1) the bios interface was dictated by the demands of booting and
running a preferred (though not the only) os.  in other words, the
*os* dictated the bios interface.  bios literally was what one would
call a "hal" (hardware abstraction layer) these days.  the fact that
others have technically used bios to boot into other, non-sanctioned
oses over the years is, technically, an abuse of the interface that
just happens to work.

2) bios was strictly a library.  the maximum extent to which bios was
a framework stopped firmly at loading in the master boot record and
dispatching control to it.  from then on, you were utterly on your
own.  note: no security hoo-haw here.  no signed anything.  no pe
executables.  no rom-filesystems.  no dedicated uefi partitions.  et.
al.  just read in 512b to 1kb of raw binary blob, and run it.  that's
it.  from then on, bios was a library first and always.  anything we
come up with for an sbi must, in my opinion, behave the same way.

oh, btw, before people get the idea that uefi allows per-partition
filesystems, please note that os/2 used "micro-filesystem drivers" to
achieve this same effect with nothing more sophisticated than the
partition table located in a dos 3.3 mbr.  don't drink the uefi
kool-aid.

3) corrallary to (2): because bios was just a library, you could throw
it away en mass at any time (and after booting into the os of your
choice, it frequently was).  you could, if you were clever enough with
page tables and the like, even replace the bios with your own image if
you wanted to.  this speaks to what ron has discussed in prior threads
over the concerns of not being able to replace m-mode software.

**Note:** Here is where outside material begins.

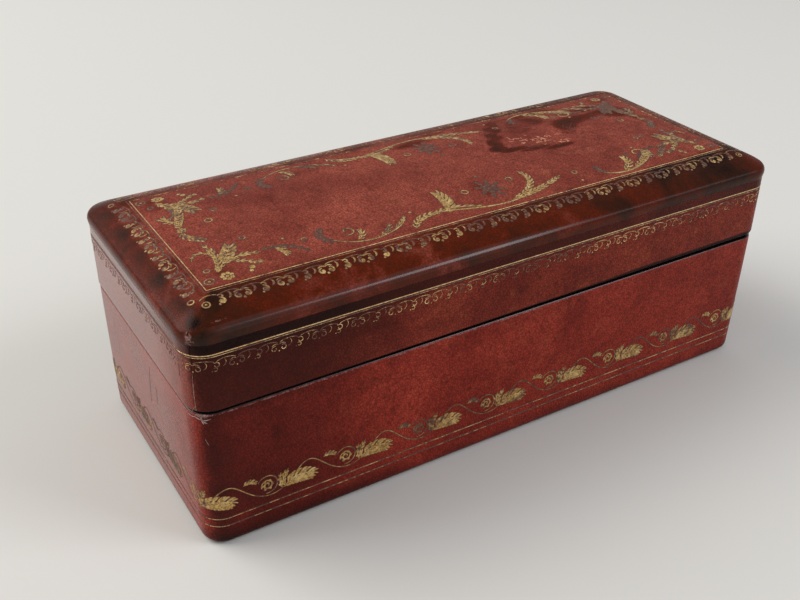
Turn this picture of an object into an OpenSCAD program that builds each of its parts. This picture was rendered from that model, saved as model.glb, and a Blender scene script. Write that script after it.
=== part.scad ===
// Leather-covered jewellery case with a hinged, cushion-topped lid.
// Wooden carcass, leather skins, velvet and satin linings, two brass stop hinges.
// Millimetres. Origin: centre of the underside. +X right, +Y back (hinge side), +Z up.

/* [Case] */
// Outside length of the base
case_length = 200; // [170:5:240]
// Outside width of the base, front to back
case_width = 83; // [75:1:100]
// Height of the base, from the table to its rim
base_height = 45.2; // [42:0.2:60]
// Radius of the upright corners
corner_radius = 7; // [5:0.5:9]
// Radius of the base's bottom edge
foot_radius = 2.5; // [1.5:0.5:3]

/* [Lid] */
// Height of the lid's side, from its rim to the ridge
lid_side = 23.7; // [20:0.1:30]
// Width of the sloping border of the lid's top
bevel_width = 12; // [8:1:16]
// Slope of that border at the ridge, rise over run
ridge_slope = 0.58; // [0.4:0.02:0.7]
// Slope of the top where the border ends
field_slope = 0.09; // [0.04:0.01:0.14]
// How far the lid stands out past the base at the front and the ends
lid_overhang = 0.3; // [0:0.1:0.8]
// Gap between the two rims at the left end
rim_gap = 0.25; // [0.2:0.05:0.6]
// Tilt of the warped lid, which lifts its right end, in degrees
lid_tilt = 0.2; // [0:0.05:0.3]

/* [Construction] */
// Thickness of the wall boards
board = 5; // [4:0.5:6]
// Thickness of the floor board
floor_board = 3; // [2:0.5:4]
// Thickness of the leather
leather = 1; // [0.8:0.1:1.4]
// Width of the leather turned under the base
turn_under = 6; // [5:0.5:6]
// Thickness of a lining panel, card and velvet together
lining = 1.5; // [1:0.1:2]

/* [Inside] */
// Thickness of the floor pad
floor_pad = 5; // [3:0.5:7]
// Thickness of the pad under the lid's top
ceiling_pad = 3.5; // [2:0.5:5]
// Number of ring rolls
ring_rolls = 5; // [3:1:6]
// Diameter of one ring roll
roll_diameter = 11.8; // [10:0.1:12]
// Height of the bed that carries the rolls
ring_bed_height = 16; // [10:1:18]
// Thickness of the divider between the rings and the open tray
divider_board = 2.4; // [2:0.1:3]
// Height of the divider
divider_height = 31; // [30:1:33]

/* [Hinges] */
// Distance of each hinge's centre from the middle of the back
hinge_offset = 58; // [45:1:70]
// Width of a hinge, along its pin
hinge_width = 22; // [18:1:26]
// Height of each leaf
leaf_height = 11; // [9:0.5:12]
// Thickness of each leaf
leaf = 0.9; // [0.7:0.1:1]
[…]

4) support for multiple devices is not necessarily a bad thing; just,
don't go hog wild with it.  there's no need to support 256 possible
serial ports, for example.  ok, you have a debugger interface, a
resident console, and maybe one more for auxiliary purposes (for
example, my kestrel-3 design so far needs *two* serial interfaces to
the host pc, one which is the user's console, and one which is used to
access mass storage).  each of these devices should have their own
read/write interface, thus making it impeccably clear in the source
code what it is you're trying to do.  no need to "open" things.

my point here is, going back to the needs of the *os* and not the bios
for bios' sake, the interface exposed by the bios should match the
overall expectations of the os you're booting.  in my case, i *need*
two serial interfaces for my prototype computer to function: ergo, it
makes perfect sense for my firmware to provide support for two serial
interfaces.  for the linux, this need not be the case; maybe only one
interface is required.

> the sbi should be hard to add to, deliberately. it should be used only
> when there are no possible alternatives. it needs to be open source
> and held in common. it should be possible for a kernel to replace or
> at least measure it. and, further, there needs to be some work done on
> why you add to it, and why you don't, with bias against adding to it.

i'm reposting this block of test because i agree completely with it,
and want to point out that it doesn't contradict what i wrote above.

> p.s. for interleaving debug and console output firmware, use the
> oldest trick in the book: ascii is 7 bits. since console out is 8
> bits, reserve 128 values for console out, and 128 for debug stream,
> and if the debug stream needs 8 bit for some words, you know what to
> do. it's very easy and doesn't require that we add multiple uart
> support to sbi.

another option is to use escape sequences preceding each output.
escape byte 1 would mean "future bytes are sent to the debugger",
while byte 2 would mean "future bytes are intended for console
output."  this gives you support for all 8-bits (if your debugger
interface happens to be binary), with the occasional overhead of
escaping escape bytes.

trivial to implement both on the receiving and transmitting sides,
possibly even simpler than the bit-7-target-address approach above.
the only disadvantage is that it's stateful; but if you have a serial
connection reliable enough to use with a binary debugging interface,
it'll almost certainly be reliable enough for this too.

-- 
samuel a. falvo ii